# Show Question?



## echsuehome (Jan 10, 2011)

This has been my first year in the show ring and my dog will be turning 12 months in 2 weeks. Once that happens what class do you recommend I show her in? I sometimes have a friend show her who has alot more experience than me but on the 4th of December she can not be at the show and I will be showing her myself. I have been to alot of classes but I am still very inexperienced.

Any suggestions?

Sue


----------



## Shalva (Jul 16, 2008)

I would put her in 12-18 as she is still a young dog
show classes are 
6-9
9-12
12-18 
after that it depends 
I will often move right to Open depending on the dog.... 

but for right now 12-18 would be your best bet


----------



## CarolinaCasey (Jun 1, 2007)

The 12-18 month class makes the most sense. 

At 18 months you'll have to decide between Open Bitches, Am. Bred Bitches, or maybe Novice Owner-Handler.

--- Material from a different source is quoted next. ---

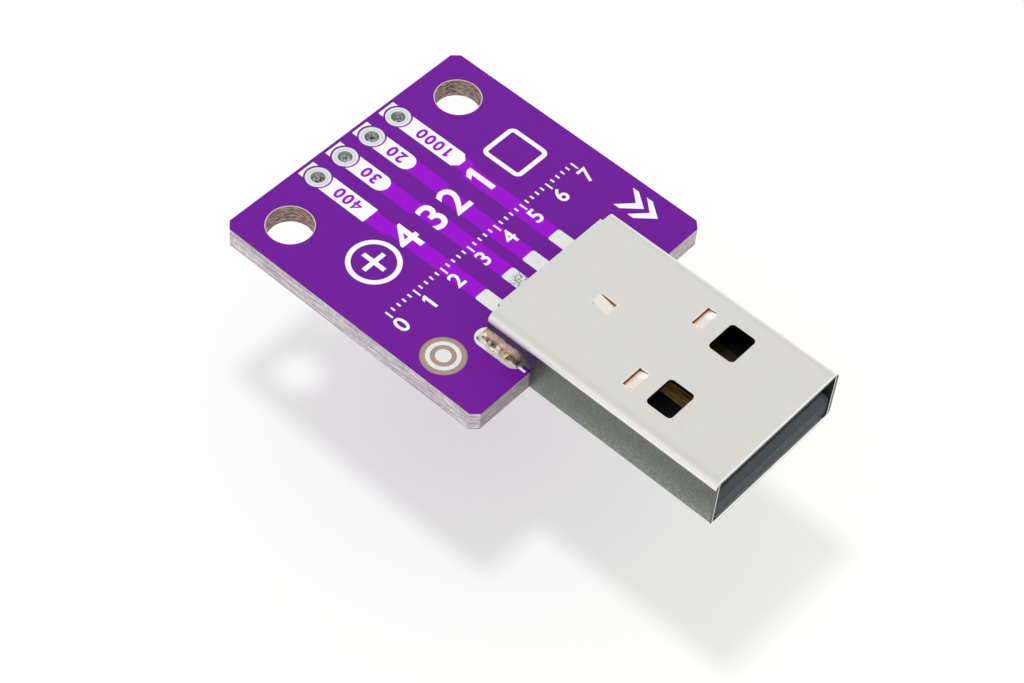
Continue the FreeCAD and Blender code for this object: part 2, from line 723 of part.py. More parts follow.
def make_contact(name, contact_y):
    """Strip in the tongue whose nose turns down at the front and whose tail lies on its pad."""
    body = new_body("contact_" + name)
    drop = "Sizes.contact_nose"
    strip = side(body, name + "_strip", f"-({contact_y}) - Sizes.contact_width / 2")
    outline(
        strip,
        [
            (TAIL_REAR, TAIL_BOTTOM),
            (f"{CONTACT_FRONT} - {drop}", TAIL_BOTTOM),
            (CONTACT_FRONT, f"{TAIL_BOTTOM} - {drop}"),
            (CONTACT_FRONT, f"{TAIL_TOP} - {drop}"),
            (f"{CONTACT_FRONT} - {drop}", TAIL_TOP),
            (TAIL_REAR, TAIL_TOP),
        ],
    )
    pad(body, strip, "Sizes.contact_width")


def make_tail_solder(name, contact_y):
    """Solder wedge behind a tail, with a film under it and a low fillet along both sides."""
    body = new_body("tail_solder_" + name)
    half = "(Sizes.contact_width / 2 + Sizes.tail_solder_side)"
    toe = f"({TAIL_REAR} - Sizes.tail_solder_toe)"
    top = f"({COPPER_TOP} + Sizes.tail_solder_height)"
    front = f"({BRIDGE_REAR} - Sizes.insulator_gap)"
    wedge = side(body, name + "_wedge", f"-({contact_y}) - {half}")
    outline(
        wedge,
        [(toe, COPPER_TOP), (front, COPPER_TOP), (front, top), (TAIL_REAR, top)],
    )
    pad(body, wedge, f"2 * {half}")
    seat = side(body, name + "_seat", f"-({contact_y}) + Sizes.contact_width / 2")
    rectangle(seat, TAIL_REAR, TAIL_BOTTOM, f"{front} + Sizes.insulator_gap", f"{TAIL_TOP}")
    pocket(body, seat, "Sizes.contact_width")


def make_leg_solder(name, sign):
    """Solder between a leg and its slot, with a sloped collar on both faces of the board."""
    body = new_body("leg_solder_" + name)
    middle = f"{sign} * {LEG_MIDDLE}"
    half_slot = "Sizes.slot_width / 2"
    fill = flat(body, name + "_fill", COPPER_BOTTOM)
    rectangle(fill, LEG_REAR, f"{middle} - {half_slot}", LEG_FRONT, f"{middle} + {half_slot}")
    pad(body, fill, f"{COPPER_TOP} - {COPPER_BOTTOM}")

    foot_long = "(Sizes.slot_length / 2 + Sizes.leg_solder_spread)"
    foot_wide = "(Sizes.slot_width / 2 + Sizes.leg_solder_spread)"
    head_long = "(Sizes.leg_length / 2 + Sizes.plating)"
    head_wide = "(Sizes.sheet_thickness / 2 + Sizes.plating)"
    collars = (
        ("top", COPPER_TOP, f"{COPPER_TOP} + Sizes.leg_solder_rise"),
        ("bottom", COPPER_BOTTOM, f"{COPPER_BOTTOM} - Sizes.leg_solder_rise"),
    )
    for place, foot, head in collars:
        slope = side(body, f"{name}_{place}_slope", f"-({middle}) - {foot_wide}")
        outline(
            slope,
            [
                (f"{SLOT} - {foot_long}", foot),
                (f"{SLOT} + {foot_long}", foot),
                (f"{SLOT} + {head_long}", head),
                (f"{SLOT} - {head_long}", head),
            ],
        )
        pad(body, slope, f"2 * {foot_wide}")
    flanks = cross(body, name + "_flanks", f"{SLOT} - {foot_long}")
    for _, foot, head in collars:
        for _, way in SIDES:
            edge = f"{middle} + {way} * {foot_wide}"
            outline(flanks, [(edge, foot), (edge, head), (f"{middle} + {way} * {head_wide}", head)])
    pocket(body, flanks, f"2 * {foot_long}", reverse=True)

    inner_face = f"-{HALF_SHELL}" if sign > 0 else HALF_INSIDE
    seat = side(body, name + "_leg_seat", inner_face)
    below, above = f"({LEG_END} - Sizes.leg_solder_rise)", f"({WALL_FOOT} + Sizes.leg_solder_rise)"
    rear, front = f"({SLOT} - Sizes.slot_length)", f"({SLOT} + Sizes.slot_length)"
    outline(
        seat,
        [
            (LEG_REAR, below), (LEG_FRONT, below), *reversed(leg_root()),
            (front, WALL_FOOT), (front, above), (rear, above),
            (rear, WALL_FOOT), (LEG_REAR, WALL_FOOT),
        ],
    )
    pocket(body, seat, "Sizes.sheet_thickness", reverse=True)


make_laminate()
make_mask("solder_mask_top", LAMINATE_TOP, True)
make_mask("solder_mask_bottom", "0", False)
for net, header_place, contact_place in NETS:
    make_net(net, header_place, contact_place)
for side_name, direction in SIDES:
    make_slot_lining(side_name, direction)
make_fiducial()
make_shell()
make_insulator()
for net, _, contact_place in NETS:
    make_contact(net, contact_place)
    make_tail_solder(net, contact_place)
for side_name, direction in SIDES:
    make_leg_solder(side_name, direction)

doc.recompute()
for item in doc.Objects:
    if "Invalid" in item.State or "Error" in item.State:
        raise RuntimeError(f"{item.Label} is {item.State}")
for body in finished:
    if body.Shape.isNull() or not body.Shape.isValid() or len(body.Shape.Solids) != 1:
        raise RuntimeError(f"{body.Label} has no sound solid")

os.makedirs("parts", exist_ok=True)
for body in finished:
    body.Shape.exportStep(f"parts/{body.Label}.step")
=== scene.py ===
"""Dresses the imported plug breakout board: finishes, solder, print, studio and camera."""

import math

import bmesh
import bpy
from bpy.props import FloatProperty, FloatVectorProperty, IntProperty, PointerProperty
from mathutils import Matrix, Vector, noise
from mathutils.geometry import delaunay_2d_cdt, interpolate_bezier, intersect_line_line_2d


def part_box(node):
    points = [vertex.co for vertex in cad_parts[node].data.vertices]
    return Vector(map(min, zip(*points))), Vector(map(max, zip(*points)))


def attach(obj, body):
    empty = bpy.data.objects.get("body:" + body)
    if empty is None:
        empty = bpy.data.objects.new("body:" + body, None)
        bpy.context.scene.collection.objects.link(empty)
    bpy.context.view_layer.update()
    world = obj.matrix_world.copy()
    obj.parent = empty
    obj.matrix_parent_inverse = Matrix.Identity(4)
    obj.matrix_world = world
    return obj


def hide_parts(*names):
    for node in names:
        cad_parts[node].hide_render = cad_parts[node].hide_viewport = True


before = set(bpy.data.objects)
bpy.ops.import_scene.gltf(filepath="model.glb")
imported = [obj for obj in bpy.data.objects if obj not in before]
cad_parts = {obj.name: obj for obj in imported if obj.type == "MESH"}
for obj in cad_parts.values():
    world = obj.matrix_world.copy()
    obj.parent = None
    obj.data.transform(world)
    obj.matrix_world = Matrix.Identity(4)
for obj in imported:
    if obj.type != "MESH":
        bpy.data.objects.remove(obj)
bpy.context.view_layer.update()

bl_info = {
    "name": "Plug Breakout Board",
    "version": (1, 0, 0),
    "blender": (4, 5, 0),
    "location": "3D View > Sidebar > Breakout",
    "description": "Finishes, solder, print and studio for a small plug breakout board",
    "category": "Object",
}

MM = 0.001
NETS = ("power", "data_minus", "data_plus", "ground")
BOARD_LOW, BOARD_HIGH = (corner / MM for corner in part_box("laminate"))
BOARD_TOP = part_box("solder_mask_top")[1].z / MM
SHELL_LOW, SHELL_HIGH = (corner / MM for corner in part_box("plug_shell"))
WHITE = (1.0, 1.0, 1.0, 1.0)
GREY = (0.5, 0.5, 0.5, 1.0)
FLOOR_GLOW = (0.99, 1.0, 0.93, 1.0)
CLOUD_RANGE = (0.2, 0.8)
VALUE, COUNT = "NodeSocketFloat", "NodeSocketInt"
SHADE, PLACE = "NodeSocketColor", "NodeSocketVector"

# Board, lengths in millimetres

HEADER_X = -1.6
HEADER_PITCH = 2.54
HEADER_Y = tuple(row * HEADER_PITCH for row in (1.5, 0.5, -0.5, -1.5))
COLLAR_RADIUS = 0.66
PAD_Y = (3.5, 1.0, -1.0, -3.5)
PAD_REAR = 12.55
JOG_X = 4.8
TRACE_WIDTH = 1.15
HOLE_SIDE = 8.0
HOLE_RADIUS = 1.6
BURN_Y = -0.6
SOLDER_SHADOWS = (((17.7, 6.12), (0.45, 0.16)), ((16.05, 6.15), (0.22, 0.12)))

# Plug, lengths in millimetres

SHEET = 0.3
STOP = (25.07, 3.33)
STOP_HALF = (0.35, 0.85)
STOP_END = 24.8
CATCH = (19.88, -0.2)
CATCH_HALF = (0.635, 0.475)
CATCH_END = 0.2
BUMPS = ((25.2, -2.78), (25.2, 3.8))
BUMP_RADIUS = 0.42
BUMP_TOP_RADIUS = 0.26
WINDOW = (27.59, 3.0)
WINDOW_HALF = (1.01, 1.26)
SOLDER_FRONT = 18.1
SOLDER_TOP = 3.0
SHADOW_Z = 2.93
SHADOW_WIDTH = 0.96
SHADOW_FRONT = 17.6

# Print, lengths in millimetres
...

It can depend on the size of the show which class you enter because at a small show you'll get a "look" in the Open class but at a big show you might just get passed over. I learned that from someone who's been showing a long time and it makes a lot of sense to me!


----------



## echsuehome (Jan 10, 2011)

Thank you 

I looked at the East Lansing Show in Mi and they have a 12 -15 and a 15 - 18 class. I just noticed from past shows there are very few dogs in these classes. 

But I do agree it will be the 12 - 15 class for me. I just hope I am not the only one in the ring or the first one in  Helps so much to have someone to follow.

t my first show alone, when I walked into the ring, I froze and just stood there :doh: The judge was so nice he said "first show" I just smiled and said It was but I knew better and would do better. By the end he complimented me on how well I did after the freeze up  But i sure hope never to have a rerun of that moment. I hate to ruin the dogs chances because of my mistakes.

Thanks for the input
Sue


----------



## Ljilly28 (Jan 22, 2008)

There's something to be said expense-wise for getting them out in the puppy class, and then taking a break until they are fully mature and competitive.


----------